AVAILABLE DATA:
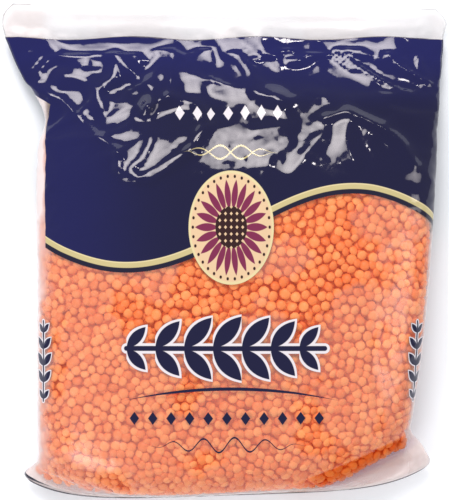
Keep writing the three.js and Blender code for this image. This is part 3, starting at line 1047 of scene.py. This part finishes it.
def film_finish(name, prints):
    """Biaxially oriented polypropylene film, stretched thin and clear and printed on its inner face: a mirror
    gloss over solid ink, and over the lentils a clear sheet that turns milky where it stands off them."""
    material, tree = new_material("polypropylene_film_" + name)
    sheet = add(tree, "ShaderNodeUVMap", uv_map="flat_sheet")
    sheet = add(tree, VECTOR, sheet, TO_MILLIMETRES, operation="MULTIPLY")
    across, up, _ = add(tree, SPLIT, sheet).node.outputs
    ink = Print(tree)
    for lay_print in prints:
        lay_print(tree, ink, sheet)
    seal = add(tree, "ShaderNodeAttribute", attribute_name="seal_distance", output="Fac")
    seal = add(tree, MATH, seal, add(tree, RAMP, across, *SEAL_LINE), operation="SUBTRACT")
    ink.lay("navy edge", seal)
    place = add(tree, "ShaderNodeTexCoord", output="Object")
    normal = film_bumps(tree, place, up)
    inked = {"Base Color": ink.colour, "Roughness": FILM_ROUGHNESS, "IOR": FILM_IOR, "Normal": normal}
    printed = add(tree, "ShaderNodeBsdfPrincipled", sockets=inked)
    film = clear_film(tree, place, across, up, normal)
    add(tree, "ShaderNodeOutputMaterial", add(tree, "ShaderNodeMixShader", ink.cover, film, printed))
    return material


FLOOR = {"Base Color": linear("f2f9ff"), "Roughness": 0.8}


def floor_finish():
    """Matt white board, a little cool, which comes out plain white under the warm lights."""
    material, tree = new_material("matt_white_board")
    add(tree, "ShaderNodeOutputMaterial", add(tree, "ShaderNodeBsdfPrincipled", sockets=FLOOR))
    return material


def make_core(grid, places):
    """The shaded mass of lentils inside: a closed shape under the layers that show."""
    inner = (grid - CORE_DEPTH * grid_normals(grid))[slice(*np.searchsorted(places, CORE_PLACES))]
    ends = [np.broadcast_to(inner[row].mean(axis=0), inner[row].shape) for row in (0, -1)]
    inner = np.concatenate([ends[:1], inner, ends[1:]])
    core = new_mesh("core_lentils", inner, ring_faces(*inner.shape[:2]))
    core.data.materials.append(core_finish())
    close_ends(core)
    return core


def dress(piece):
    """Says that a piece rides on the bag's one body and stands for its solid, which is hidden."""
    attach(piece, "root")
    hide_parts("lentil_bag")


# The studio, in metres and degrees where a line doesn't say otherwise
CAMERA_HEIGHT = 0.9
PIXEL = 0.46 * MM  # how much of the bag one pixel of the photo spans
SENSOR = 36  # millimetres
PHOTO_HEIGHT = 500  # pixels
LIGHT_COLOUR = "fff7f5"
LIGHT_DISTANCE = 1.6
LIGHTS = (
    dict(name="softbox_top", azimuth=99, from_zenith=47, size=(0.8, 0.75), radiance=9.8),
    dict(name="softbox_right", azimuth=-5, from_zenith=56, size=(0.7, 0.7), radiance=4),
    dict(name="softbox_bottom_left", azimuth=222, from_zenith=57, size=(0.8, 0.6), radiance=8),
    dict(name="small_lamp", azimuth=66, from_zenith=38, size=(0.16, 0.09), radiance=28),
)
LAMP_MIDDLE = (0.5, 0.5, 0)  # in a lamp's own measures, which run from 0 to 1 over it
SOFTBOX_FALL = 2.6  # how steeply a softbox dims from its middle to its edges
MEAN_ASIDE = 1 / 6  # the mean, over a softbox one unit wide, of the squared distance from its middle
ROOM_LIGHT = 0.5
FLOOR_HALF = 2000  # millimetres


def make_camera():
    """Looks straight down on the lying bag, as the photo looks straight at the upright one."""
    lens = bpy.data.cameras.new("camera")
    lens.sensor_width = SENSOR
    lens.lens = SENSOR * CAMERA_HEIGHT / (PHOTO_HEIGHT * PIXEL)
    camera = bpy.data.objects.new("camera", lens)
    camera.location = (0, 0, CAMERA_HEIGHT)
    bpy.context.scene.collection.objects.link(camera)
    bpy.context.scene.camera = camera


def softbox_cloth(light):
    """White diffusing cloth over a lamp, brightest in its middle and dimmer towards its corners."""
    light.use_nodes = True
    tree = light.node_tree
    tree.nodes.clear()
    place = add(tree, "ShaderNodeNewGeometry", output="Parametric")
    aside = add(tree, VECTOR, place, LAMP_MIDDLE, operation="SUBTRACT")
    aside = add(tree, VECTOR, aside, aside, operation="DOT_PRODUCT", output="Value")
    glow = add(tree, MATH, aside, -SOFTBOX_FALL, 1 + SOFTBOX_FALL * MEAN_ASIDE, operation="MULTIPLY_ADD")
    add(tree, "ShaderNodeOutputLight", add(tree, "ShaderNodeEmission", None, glow))


def softbox(name, azimuth, from_zenith, size, radiance):
    """A flat soft light that faces the bag from a side. Its radiance is how bright the film shows it."""
    light = bpy.data.lights.new(name, "AREA")
    light.shape = "RECTANGLE"
    light.size, light.size_y = size
    light.energy = radiance * math.pi * size[0] * size[1]
    light.color = linear(LIGHT_COLOUR)[:3]
    softbox_cloth(light)
    holder = bpy.data.objects.new(name, light)
    turn, tilt = math.radians(azimuth), math.radians(from_zenith)
    away = Vector((math.sin(tilt) * math.cos(turn), math.sin(tilt) * math.sin(turn), math.cos(tilt)))
    holder.location = away * LIGHT_DISTANCE
    holder.rotation_mode = "QUATERNION"
    holder.rotation_quaternion = away.to_track_quat("Z", "Y")
    bpy.context.scene.collection.objects.link(holder)


def make_studio():
    """A pale floor, three soft lights and a small bright one, and a dim even room."""
    corners = np.array([(-1, -1, 0), (1, -1, 0), (1, 1, 0), (-1, 1, 0)]) * FLOOR_HALF
    floor = new_mesh("floor", corners, [(0, 1, 2, 3)])
    floor.data.materials.append(floor_finish())
    for light in LIGHTS:
        softbox(**light)
    world = bpy.data.worlds.new("studio")
    world.use_nodes = True
    background = world.node_tree.nodes["Background"]
    background.inputs["Color"].default_value = linear(WHITE)
    background.inputs["Strength"].default_value = ROOM_LIGHT
    bpy.context.scene.world = world
    bpy.context.scene.view_settings.view_transform = "Standard"


def wrinkled(smooth):
    """The film as it lies: its own wrinkles, calmer where the lentils press it tight, and its creases."""
    settled = settle(smooth)
    above_tight = smooth[..., 1] - np.interp(smooth[..., 0], *TIGHT_UNDER)
    kept = mix(*WRINKLES_KEPT, ease(above_tight, *SLACK_ABOVE))
    lying = mix(smooth, settled, kept[..., None])
    front = lying[:, :COLUMNS + 1]
    sharp = fold_rise(CREASES, front[..., 0], front[..., 1], CREASE_SHARPNESS)
    front[..., 2] += sharp * (1 - ease(front[..., 1], *CREASES_END))
    lying[..., 2] = np.maximum(lying[..., 2], FLOOR_GAP)
    return lying


def fill(smooth, flat, places):
    """Lays single lentils in two layers under the film, wherever its print leaves it clear."""
    tree = lentil_tree()
    rng = np.random.default_rng(LENTIL_SEED)
    for layer, (depth, reach) in enumerate(LENTIL_LAYERS):
        finish = lentil_finish(*LENTIL_FINISHES[layer])
        points, axes, widths, sheet = lentil_layer(smooth, flat, np.searchsorted(places, reach), depth, rng)
        across, up = sheet.T
        below_flap, stripe_edge = FLAP[0]
        in_clear = up < wave_height(across) + UNDER_PRINT
        in_clear |= (across < stripe_edge + UNDER_PRINT) & (up < below_flap)
        on_front = np.abs(across) < HEADER_HALF
        for side, chosen in (("front", in_clear & on_front), ("back", in_clear & ~on_front)):
            name = f"lentils_{side}_{layer + 1}"
            piece = make_lentils(name, points[chosen], axes[chosen], widths[chosen], tree, finish, layer)
            dress(piece)


def make_bag():
    """The film and all that shows of its filling."""
    places = film_rows()
    smooth = np.array([even_ring(row) for row in between(STATIONS, places)])
    smooth[..., 2] += FLOOR_GAP
    flat = flat_sheet(smooth, int(np.searchsorted(places, FOLD_PLACE)))
    up_from_seal = np.linalg.norm(np.diff(smooth, axis=0), axis=-1)
    seal_distance = np.concatenate([np.zeros((1, smooth.shape[1])), np.cumsum(up_from_seal, axis=0)])
    dress(make_film(wrinkled(smooth), flat, seal_distance))
    dress(make_core(smooth, places))
    fill(smooth, flat, places)


make_bag()
make_camera()
make_studio()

WHAT YOU HAVE TO DO:
Count how many lines of the listing above include "piece" and report that number alone.

OUTPUT FOR THIS TASK:
5